Polar coordinate work in Grade 12 covers more ground than most students expect when they first see a polar grid. Each worksheet in the set targets a distinct layer of that skill progression:

• Plotting ordered pairs (r, θ) on a labeled polar grid using degree measures, with angle increments of 15° and 30° depending on the worksheet.
• Graphing points where r is negative — locating the point in the direction opposite the given angle rather than along it.
• Writing two or more valid polar names for a single location, including forms that differ by 360° and forms that use a negative radius with an adjusted angle.
• Converting between polar and rectangular coordinates in both directions, with exact values and simplified radical forms expected on later worksheets.
• Sketching simple polar curves — circles of the form r = a, limaçons, and four-petal roses — by plotting enough points to confirm curve shape.
• Error analysis items where students identify and correct a misplotted point or a flawed conversion, explaining the mistake in writing.

That last skill type is worth selecting deliberately. Error analysis asks students to articulate reasoning rather than just produce an answer, and the written explanation often reveals whether they understand the structure of the coordinate system or have been following a memorized sequence of steps.

Standard Alignment

These worksheets align to the precalculus expectations associated with the Trigonometric Functions and Polar Coordinates domain in state-level Grade 12 mathematics standards, which broadly correspond to the content framing in CCSS-adjacent courses under HSF and HSG standards addressing trigonometric relationships and coordinate system fluency. More specifically, conversion between polar and rectangular forms and graphing polar curves addresses the cross-representation reasoning built into standards that require students to interpret expressions and functions in multiple coordinate forms. Teachers in states using a dedicated precalculus standards document will find the skill sequence matches typical pacing for the polar unit, which generally falls in the third or fourth quarter of the course.

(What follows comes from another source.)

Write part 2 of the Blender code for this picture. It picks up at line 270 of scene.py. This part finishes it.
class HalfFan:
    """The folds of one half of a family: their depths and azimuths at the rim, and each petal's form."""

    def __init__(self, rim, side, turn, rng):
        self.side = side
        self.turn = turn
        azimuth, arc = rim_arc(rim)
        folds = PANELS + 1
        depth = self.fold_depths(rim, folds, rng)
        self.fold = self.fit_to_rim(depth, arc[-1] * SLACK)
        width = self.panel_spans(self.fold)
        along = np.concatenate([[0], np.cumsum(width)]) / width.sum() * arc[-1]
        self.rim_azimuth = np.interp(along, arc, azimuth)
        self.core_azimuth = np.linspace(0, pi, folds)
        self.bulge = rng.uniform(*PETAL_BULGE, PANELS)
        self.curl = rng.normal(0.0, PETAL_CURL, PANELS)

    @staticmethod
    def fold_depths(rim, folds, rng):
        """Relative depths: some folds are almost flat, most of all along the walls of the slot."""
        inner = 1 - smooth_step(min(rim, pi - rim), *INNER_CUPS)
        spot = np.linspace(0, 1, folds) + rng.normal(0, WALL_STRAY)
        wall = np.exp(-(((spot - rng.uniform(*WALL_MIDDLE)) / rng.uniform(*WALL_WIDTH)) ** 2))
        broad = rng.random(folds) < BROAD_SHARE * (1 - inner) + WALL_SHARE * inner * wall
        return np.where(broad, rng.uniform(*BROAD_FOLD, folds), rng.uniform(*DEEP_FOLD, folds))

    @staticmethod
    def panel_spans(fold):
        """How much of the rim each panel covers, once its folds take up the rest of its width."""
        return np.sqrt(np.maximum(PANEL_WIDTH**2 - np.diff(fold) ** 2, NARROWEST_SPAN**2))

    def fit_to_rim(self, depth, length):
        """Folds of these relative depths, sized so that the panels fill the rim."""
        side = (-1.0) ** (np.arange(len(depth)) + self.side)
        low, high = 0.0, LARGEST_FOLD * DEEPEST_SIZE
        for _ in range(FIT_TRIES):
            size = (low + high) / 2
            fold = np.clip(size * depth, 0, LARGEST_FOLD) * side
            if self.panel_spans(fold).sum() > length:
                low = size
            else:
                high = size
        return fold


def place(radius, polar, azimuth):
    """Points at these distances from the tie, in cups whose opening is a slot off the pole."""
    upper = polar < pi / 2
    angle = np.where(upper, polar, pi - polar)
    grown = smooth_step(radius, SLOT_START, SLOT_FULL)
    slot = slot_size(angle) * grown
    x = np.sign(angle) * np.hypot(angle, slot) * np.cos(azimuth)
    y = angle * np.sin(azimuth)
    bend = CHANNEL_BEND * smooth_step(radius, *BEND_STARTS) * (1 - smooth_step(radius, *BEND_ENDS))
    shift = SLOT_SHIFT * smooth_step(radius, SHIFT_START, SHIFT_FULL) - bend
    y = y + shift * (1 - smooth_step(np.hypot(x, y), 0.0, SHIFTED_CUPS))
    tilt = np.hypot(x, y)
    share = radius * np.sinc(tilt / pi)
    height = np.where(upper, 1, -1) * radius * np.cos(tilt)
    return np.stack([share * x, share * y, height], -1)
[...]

Frequent Student Errors Worth Watching For

The most consistent error in student work with polar coordinates is the negative radius reversal. Students who understand the concept in isolation will still default to the wrong direction mid-problem, especially when the worksheet mixes positive and negative radius values in rapid sequence. A student plots (3, 120°) correctly, then plots (-3, 120°) in exactly the same spot — not because they forgot the rule, but because the angle is so visually prominent that the sign of r doesn't register as a location decision. Having students lightly draw the full angle ray and explicitly label "opposite direction" before placing the point slows this error down considerably on early worksheets.

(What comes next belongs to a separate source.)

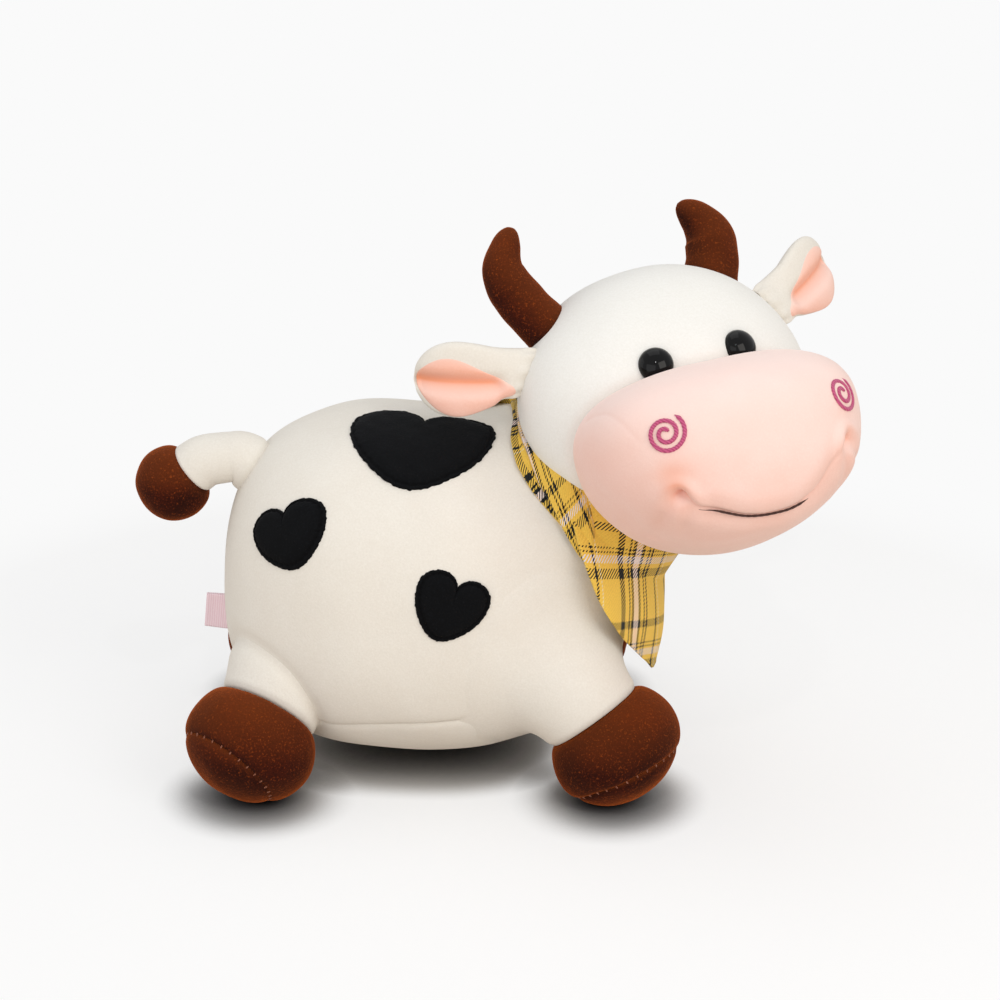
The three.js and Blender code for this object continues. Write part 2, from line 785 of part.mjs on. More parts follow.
function addEar(sideName) {
  const side = sideName === 'right' ? -1 : 1;
  const pose = earPoses[sideName];
  const place = onHead(null, pose.upOffset, pose.forwardOffset);
  place.x *= side;
  const normal = headNormal(place);
  const along = vec(side * pose.awayShare, pose.upShare, pose.forwardShare).normalize();
  const facing = vec(0, pose.faceUpShare, pose.faceForwardShare);
  facing.addScaledVector(along, -facing.dot(along)).normalize();
  const across = facing.clone().cross(along);
  const hinge = across.clone().addScaledVector(normal, -across.dot(normal)).normalize();
  const outward = along.clone().addScaledVector(hinge, -along.dot(hinge)).normalize();
  const root = new THREE.Group();
  root.position.copy(place).addScaledVector(normal, earSize.rootRadius - earSize.rootSunk);
  root.quaternion.setFromRotationMatrix(
    new THREE.Matrix4().makeBasis(outward, hinge, outward.clone().cross(hinge)),
  );
  headFrame.add(root);
  const [alongHere, acrossHere, facingHere] = [along, across.multiplyScalar(side), facing]
    .map((way) => way.applyQuaternion(root.quaternion.clone().invert()));
  const lay = { side, along: alongHere, across: acrossHere, facing: facingHere };
  const ear = piece(`${sideName}_ear`, 'cream', earForm(lay), root);
  const lining = piece(`${sideName}_ear_lining`, 'peach', liningForm(lay), root);
  setForm(lining, formOf(lining, 0).subtract(formOf(ear, seamGap)));
  return formOf(ear, swingGap).add(formOf(lining, swingGap));
}

['right', 'left'].forEach(addHorn);
const earSeats = ['right', 'left'].map(addEar).reduce((all, seat) => all.add(seat));

// Tail: a stuffed tube whose round root turns in a dimple of the body, and its tuft

const tailRoot = new THREE.Group();
const tailSeat = aboveBody(vec(tailSize.rootX, 0, tailSize.rootZ), 0);
tailRoot.position.copy(tailSeat).addScaledVector(bodyNormal(tailSeat), tailSize.rootLift);
toy.add(tailRoot);

const tailSpine = new THREE.CatmullRomCurve3(
  tailSpineShares.map(([back, up]) => vec(-back * tailSize.fullLength, 0, up * tailSize.fullLength)),
);

// The tail's root is a ball about the point that it swings on
function tailForm(grow) {
  return limb(tailSpine, (distance, length) => {
    const end = Math.min(1, (length - distance) / (tailSize.endRadius / 3));
    return (lerp(tailSize.radius, tailSize.endRadius, distance / length) + grow) * round(1 - end);
  }, facets.limbRings, facets.limbSides, facets.limbRings - 2, 1);
}

function tailTipForm(grow) {
  const end = tailSpine.getPointAt(1);
  const tangent = tailSpine.getTangentAt(1);
  const half = tailSize.tipHalfLength;
  const centre = end.clone().addScaledVector(tangent, half / 2);
  const spine = new THREE.LineCurve3(
    centre.clone().addScaledVector(tangent, -half - grow),
    centre.clone().addScaledVector(tangent, half + grow),
  );
  return limb(spine, (d, l) => (tailSize.tipRadius + grow) * round((2 * d) / l - 1), facets.limbRings + 2, facets.limbSides);
}

const tail = piece('tail', 'cream', tailForm, tailRoot);
const tailTip = piece('tail_tip', 'brown', tailTipForm, tailRoot);
setForm(tailTip, formOf(tailTip, 0).subtract(formOf(tail, seamGap)));

// Heart patches: puffed appliques that follow the body's skin

// A plump heart: the notch at no turn, the lobes on either side and a blunt point at half a turn
function heartOutline(turn) {
  const a = turn * 2 * Math.PI;
  const up = (13 * Math.cos(a) - 5 * Math.cos(2 * a) - 2 * Math.cos(3 * a) - Math.cos(4 * a)) / 16;
  const power = Math.cos(a) > 0 ? heartSize.lobePower : heartSize.pointPower;
  return [Math.sign(Math.sin(a)) * Math.abs(Math.sin(a)) ** power, up + heartSize.riseShare];
}

function addHeart([name, heart]) {
  const side = heart.side === 'right' ? -1 : 1;
  const flat = Math.cos(rad(heart.angle));
  const reach = bodySize.halfWidth;
  const aim = bodyFrame.position.clone().add(vec(heart.alongLength, side * flat * reach, Math.sin(rad(heart.angle)) * reach));
  const centre = aboveBody(aim, 0);
  const normal = bodyNormal(centre);
  const up = vec(0, 0, 1).addScaledVector(normal, -normal.z);
  if (up.length() < 0.5) up.set(0, -side, 0).addScaledVector(normal, side * normal.y);
  up.normalize();
  const across = up.clone().cross(normal).normalize();
  up.applyAxisAngle(normal, rad(heart.turnAngle));
  across.applyAxisAngle(normal, rad(heart.turnAngle));
  piece(name, 'black', () => skin((along, turn) => {
    const top = along <= 0.5;
    const reachShare = top ? along * 2 : (1 - along) * 2;
    const [x, y] = heartOutline(turn);
    const spot = centre.clone()
      .addScaledVector(across, x * reachShare * heart.halfWidth)
      .addScaledVector(up, y * reachShare * heart.halfHeight);
    const puff = lerp(heartSize.lift, heartSize.rimLift, reachShare ** 4);
    return aboveBody(spot, top ? puff : heartSize.seat);
  }, facets.patchRings, facets.patchSides), toy);
}

Object.entries(hearts).forEach(addHeart);

// Neckerchief: a cloth rolled round the neck, with a corner hanging on the chest and a knot behind

const ringAxis = vec(Math.cos(rad(kerchiefSize.tilt)), 0, Math.sin(rad(kerchiefSize.tilt)));
const ringTop = vec(-ringAxis.z, 0, ringAxis.x);
const ringCentre = vec(kerchiefSize.ringX, 0, kerchiefSize.ringZ);

// A point about the neck: angle from the nape towards the toy's right, out from the ring's axis, along that axis
function aboutNeck(angle, out, along) {
  return ringCentre.clone()
    .addScaledVector(ringTop, out * Math.cos(angle))
    .addScaledVector(vec(0, -1, 0), out * Math.sin(angle))
    .addScaledVector(ringAxis, along);
}

function rollForm(grow) {
  const { ringRadius, rollRadius, creaseShare, creaseCount, twistCount } = kerchiefSize;
  return ring((around, turn) => {
    const angle = around * 2 * Math.PI;
    const t = turn * 2 * Math.PI;
    const radius = (rollRadius + grow) * (1 - creaseShare * Math.cos(creaseCount * t + twistCount * angle));
    return aboutNeck(angle, ringRadius + radius * Math.cos(t), radius * Math.sin(t));
  }, facets.rollRings, facets.rollSides);
}

function cornerForm() {
  const { ringRadius, rollRadius, turn, spread, thickness, tipHalfWidth, rightEdgeBulge, leftEdgeBulge } = kerchiefSize;
  const origin = bodyFrame.position;
  const tip = vec(kerchiefSize.tipX, kerchiefSize.tipY, kerchiefSize.tipZ);
  const sideways = vec(-kerchiefSize.tipY, kerchiefSize.tipX, 0).normalize();
  return sheet((across, down, face) => {
    const angle = rad(lerp(turn - spread, turn + spread, across));
    const top = aboutNeck(angle, ringRadius + rollRadius / 2, -rollRadius / 2);
    const low = tip.clone().addScaledVector(sideways, lerp(-tipHalfWidth, tipHalfWidth, across));
    const line = top.clone().lerp(low, down);
    const bulge = across < 0.5 ? rightEdgeBulge : leftEdgeBulge;
    line.addScaledVector(sideways, bulge * (2 * across - 1) * wave(down));
    const away = line.clone().sub(origin);
    const straight = away.length();
    const d = bodyFrame.worldToLocal(line.clone()).normalize();
    const least = bodyRadius(d, clothClearance);
    const furrow = (1 + Math.cos(across * kerchiefSize.foldCount * 2 * Math.PI)) / 2;
    const fold = kerchiefSize.foldDepth * furrow * wave(down);
    const radius = Math.max(straight, least) + fold + face * thickness;
    return origin.clone().add(away.setLength(radius));
  }, facets.clothColumns, facets.clothRows);
}

// One short end of the knot, lying down the neck
function knotEndForm(lean) {
  const { ringRadius, rollRadius, turn, knotEndLength, knotEndWidth, knotEndFlareShare, thickness } = kerchiefSize;
  const knot = rad(turn + 180);
  const start = aboutNeck(knot, ringRadius, -rollRadius / 2);
  const down = aboutNeck(knot, ringRadius, -rollRadius - knotEndLength).sub(start);
  const sideways = aboutNeck(knot + Math.PI / 2, 1, 0).sub(ringCentre);
  return sheet((across, along, face) => {
    const width = knotEndWidth * lerp(1 - knotEndFlareShare, 1 + knotEndFlareShare, along) * (2 * across - 1);
    const spot = start.clone().addScaledVector(down, along).addScaledVector(sideways, width + lean * along);
    return aboveBody(spot, clothClearance + (1 - along) * rollRadius / 2 + face * thickness);
  }, 4, 5);
}

function knotForm() {
  const { ringRadius, rollRadius, turn, knotRadius } = kerchiefSize;
  const centre = aboutNeck(rad(turn + 180), ringRadius + rollRadius / 2, -rollRadius / 3);
  return skin((along, around) => {
    const polar = along * Math.PI;
    const angle = around * 2 * Math.PI;
    const radius = knotRadius * (1 - kerchiefSize.creaseShare * Math.cos(2 * angle));
    const d = vec(Math.sin(polar) * Math.cos(angle), Math.cos(polar), Math.sin(polar) * Math.sin(angle));
    return centre.clone().addScaledVector(d, radius);
  }, facets.limbRings, facets.limbSides);
}

const kerchief = piece('neckerchief', 'plaid', rollForm, toy);
setForm(
  kerchief,
  [cornerForm(), knotForm(), knotEndForm(kerchiefSize.knotEndLean), knotEndForm(-kerchiefSize.knotEndLean)]
    .reduce((cloth, part) => cloth.add(solidOf(part)), formOf(kerchief, 0))
    .subtract(formOf(body, seamGap))
    .subtract(formOf(head, seamGap))
    .subtract(formOf(muzzle, seamGap)),
);

// Ribbon tab: a folded loop held in the rear seam

function tabForm() {
  const { reach, rootDepth, thickness, slot, width } = tabSize;
  const outer = slot / 2 + thickness;
  const loop = new THREE.Shape();
  loop.moveTo(rootDepth, outer);
  loop.lineTo(-reach + outer, outer);
  loop.absarc(-reach + outer, 0, outer, Math.PI / 2, (3 * Math.PI) / 2, false);
  loop.lineTo(rootDepth, -outer);
  loop.lineTo(rootDepth, -slot / 2);
  loop.lineTo(-reach + outer, -slot / 2);
  loop.absarc(-reach + outer, 0, slot / 2, (3 * Math.PI) / 2, Math.PI / 2, true);
  loop.lineTo(rootDepth, slot / 2);
  return new THREE.ExtrudeGeometry(loop, { depth: width, bevelEnabled: false, curveSegments: 5 })
    .translate(0, 0, -width / 2);
}

const tabPlace = aboveBody(vec(bodySize.centreX - bodySize.halfLength, 0, tabSize.z), 0);
const tab = piece('ribbon_tab', 'ribbon', tabForm, toy);
tab.position.copy(tabPlace);
tab.rotation.y = rad(tabSize.lean);
setForm(tab, formOf(tab, 0).subtract(formOf(body, seamGap)));

// Seams that the larger forms cut into the smaller ones

const eyePocket = eyeParts.map((part) => formOf(part, seamGap)).reduce((all, part) => all.add(part));
setForm(head, formOf(head, 0).subtract(formOf(body, seamGap)).subtract(eyePocket).subtract(earSeats));
setForm(muzzle, formOf(muzzle, 0).subtract(formOf(head, seamGap)).subtract(formOf(body, seamGap)).subtract(eyePocket));

function bellySkin(grow) {
  const seamPoint = vec(0, 0, bellySize.seamHeight + grow);
  const below = pastPlane(seamPoint, vec(Math.sin(rad(bellySize.seamRise)), 0, -Math.cos(rad(bellySize.seamRise))));
  return formOf(body, 0).intersect(below).subtract(formOf(body, -bellySize.thickness - grow));
}

setForm(belly, bellySkin(0));
setForm(body, formOf(body, 0).subtract(bellySkin(seamGap)).subtract(formOf(tail, swingGap)));

// The toy stands at the middle of its own outline
toy.updateMatrixWorld(true);
const outline = new THREE.Box3().setFromObject(toy, true);
const middle = outline.getCenter(vec(0, 0, 0));
const cow = new THREE.Group();
toy.position.set(-middle.x, -middle.y, 0);
cow.add(toy);
cow.updateMatrixWorld(true);

export default cow;
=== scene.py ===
"""The looks of a plush cow: a stuffed soft toy on four splayed legs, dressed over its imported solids.

Shapes are worked out in the toy's own frame, in millimetres: the front of the body along +X, the toy's
right side along -Y and the floor at no height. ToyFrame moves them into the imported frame, in metres.
"""

import json  # noqa: E402
import logging  # noqa: E402
import math  # noqa: E402
from dataclasses import dataclass, field  # noqa: E402
from enum import Enum  # noqa: E402

import bpy  # noqa: E402
import numpy as np  # noqa: E402
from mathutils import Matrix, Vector  # noqa: E402


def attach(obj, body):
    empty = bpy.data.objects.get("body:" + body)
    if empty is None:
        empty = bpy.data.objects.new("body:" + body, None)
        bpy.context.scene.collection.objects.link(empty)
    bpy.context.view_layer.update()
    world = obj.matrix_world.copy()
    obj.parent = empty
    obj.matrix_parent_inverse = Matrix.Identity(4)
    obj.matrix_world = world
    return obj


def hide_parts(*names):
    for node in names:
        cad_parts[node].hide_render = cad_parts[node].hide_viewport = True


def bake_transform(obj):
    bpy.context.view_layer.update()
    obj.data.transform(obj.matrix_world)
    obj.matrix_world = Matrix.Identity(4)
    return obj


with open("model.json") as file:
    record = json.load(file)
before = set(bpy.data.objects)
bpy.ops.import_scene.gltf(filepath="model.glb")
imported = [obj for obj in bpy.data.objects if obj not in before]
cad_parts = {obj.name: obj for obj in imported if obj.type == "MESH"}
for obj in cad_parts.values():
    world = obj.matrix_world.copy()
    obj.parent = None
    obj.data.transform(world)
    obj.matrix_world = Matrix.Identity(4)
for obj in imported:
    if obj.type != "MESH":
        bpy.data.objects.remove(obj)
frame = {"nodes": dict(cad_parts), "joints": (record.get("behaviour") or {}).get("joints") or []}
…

The second pattern that surfaces regularly involves equivalent representations. Students who can write (r, θ + 360°) as a valid alternate name often stop there. They do not recognize that (-r, θ + 180°) also names the same point, and when an assessment asks for two alternate names, they produce two coterminal forms and consider the task complete. The worksheets address this by requiring both types of alternate names on specific items, with answer key notes flagging partial-credit responses that show only one family of equivalents.

A subtler error appears during rectangular conversion: students who correctly recall x = r cos θ and y = r sin θ will misapply the inverse — computing θ = arctan(y/x) without checking the quadrant, then placing the angle in Quadrant I even when the original point was in Quadrant III. This one is hard to catch without seeing the student's work because the numerical answer looks plausible. The conversion worksheets include a required quadrant check step for this reason.

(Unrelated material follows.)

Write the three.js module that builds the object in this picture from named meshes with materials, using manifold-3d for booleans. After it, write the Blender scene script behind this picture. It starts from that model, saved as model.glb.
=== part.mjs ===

Building These Worksheets Into Lesson Plans

A three-part lesson structure works well across most of these worksheets. Open with a five-minute plotting warm-up using four to six points — no negative radius values yet if the class is still in early instruction. Use that time to circulate and identify students who are reading angle direction incorrectly; those students need a quick redirect before moving forward, because the error compounds fast. The main portion of the lesson uses a longer worksheet for guided or partner practice, with the conversion section handled after graphing is stable. Close with a two- or three-item exit ticket pulled from the worksheet's final section — one plotted point, one alternate name, and one conversion problem is enough to give a clear read on where each student stands.

For the days when graphing polar curves is the focus, a station rotation keeps momentum better than a single long worksheet. One station handles curve plotting from a table of values, a second handles identifying a curve type from its equation form, and a third uses matching tasks — students pair equations to their graphs on a printed polar grid. Each station runs about ten minutes. The physical act of moving between stations also resets attention during a concept that can feel abstract and tiring.

Homework pages in this set are designed conservatively — eight to ten items rather than twenty — because polar coordinates reward careful attention to each problem over rapid repetition. A student who works through eight problems deliberately, checking radius sign and angle direction on every item, consolidates more than one who rushes through twenty and reinforces errors along the way.

Adjusting the Worksheets for a Range of Learners

For students still building confidence with angle measure, the introductory worksheets include a labeled reference ring showing 30°, 45°, 60°, 90°, and their equivalents around the full circle. That reference shrinks the working memory load during early practice, which is appropriate — the goal at that stage is fluency with the polar grid structure itself, not simultaneous recall of all standard angles. As students stabilize, the reference can be removed.

Students who are ready to move faster can shift to worksheets that include radians alongside degrees. Rather than converting every angle first, these students work directly in radian form, which is the better preparation for calculus. A few worksheet items also extend to three-petal and five-petal rose curves, where predicting petal count from the equation becomes part of the task.

For students who struggle with the plotting mechanics but understand the conceptual structure, the error analysis items are often a better fit than additional graphing problems. Those students can explain what went wrong in a misplotted point accurately, and building from that strength tends to transfer back to plotting more reliably than repeated procedural drill does.

Frequently Asked Questions

Do these worksheets use degrees, radians, or both?

The introductory and on-level plotting worksheets use degrees. Later conversion and curve-graphing worksheets introduce radian forms for teachers whose course pacing includes both. The answer keys are written for whichever form the worksheet uses, so there is no ambiguity during checking.

How do these worksheets handle the ambiguity of multiple correct answers?

Items that have more than one valid answer are marked in the key, and the acceptable answer set is listed explicitly. On free-response conversion items where quadrant placement affects the angle value, the key walks through the quadrant check step so teachers can see exactly where a student's work diverged from the correct path.

Are these worksheets appropriate for students who have not yet studied radians?

Yes. The degree-only worksheets stand completely on their own and do not require radian fluency. Teachers can use the full degree sequence first, then revisit selected worksheets with radian forms once that content has been introduced.